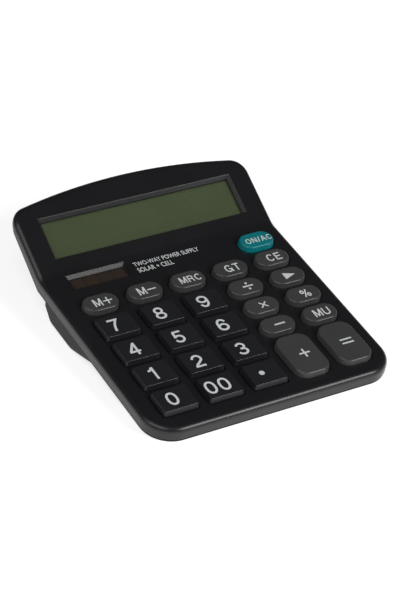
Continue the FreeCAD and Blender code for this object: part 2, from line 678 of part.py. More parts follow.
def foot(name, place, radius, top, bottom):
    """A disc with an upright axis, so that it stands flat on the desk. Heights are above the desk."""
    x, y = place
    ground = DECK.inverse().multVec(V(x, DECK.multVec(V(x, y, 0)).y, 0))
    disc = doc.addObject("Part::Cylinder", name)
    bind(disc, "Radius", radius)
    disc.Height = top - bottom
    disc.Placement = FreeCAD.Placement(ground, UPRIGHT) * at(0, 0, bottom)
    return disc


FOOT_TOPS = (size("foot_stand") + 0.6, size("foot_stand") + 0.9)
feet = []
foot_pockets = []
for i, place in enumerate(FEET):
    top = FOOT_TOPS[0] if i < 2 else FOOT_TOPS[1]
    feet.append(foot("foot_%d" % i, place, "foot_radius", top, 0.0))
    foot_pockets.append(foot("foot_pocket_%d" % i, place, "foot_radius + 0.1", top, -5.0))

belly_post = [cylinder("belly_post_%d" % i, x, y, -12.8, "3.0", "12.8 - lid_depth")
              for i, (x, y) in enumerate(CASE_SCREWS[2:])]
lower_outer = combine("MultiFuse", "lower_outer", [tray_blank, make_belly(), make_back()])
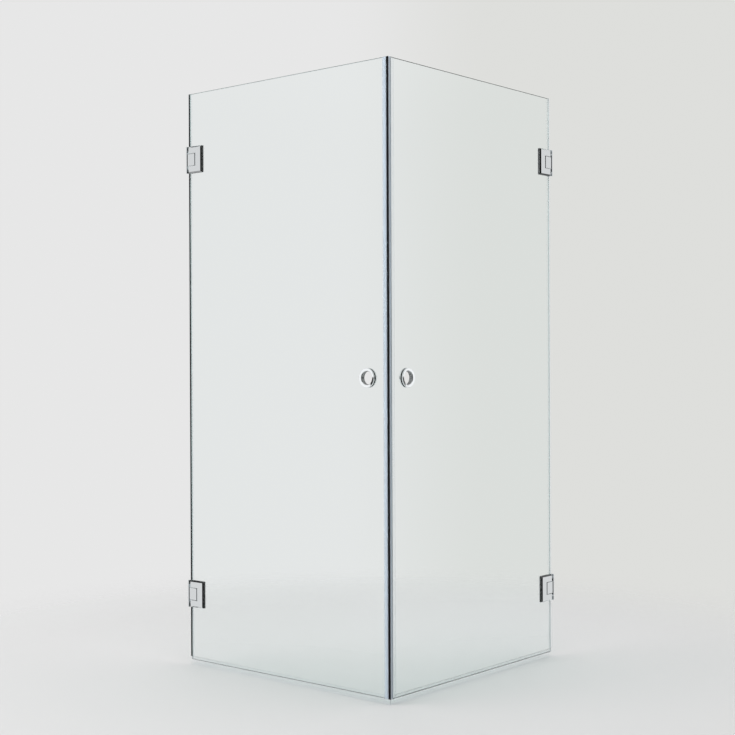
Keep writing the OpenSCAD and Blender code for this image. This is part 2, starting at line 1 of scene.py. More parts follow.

______

WHAT YOU ARE ASKED TO DO: Reproduce the records above exactly, from the first line through the line containing "return disc", and output nothing else.

IN RESPONSE:
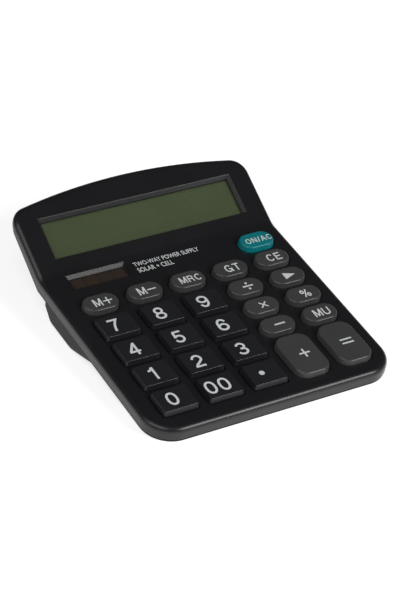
Continue the FreeCAD and Blender code for this object: part 2, from line 678 of part.py. More parts follow.
def foot(name, place, radius, top, bottom):
    """A disc with an upright axis, so that it stands flat on the desk. Heights are above the desk."""
    x, y = place
    ground = DECK.inverse().multVec(V(x, DECK.multVec(V(x, y, 0)).y, 0))
    disc = doc.addObject("Part::Cylinder", name)
    bind(disc, "Radius", radius)
    disc.Height = top - bottom
    disc.Placement = FreeCAD.Placement(ground, UPRIGHT) * at(0, 0, bottom)
    return disc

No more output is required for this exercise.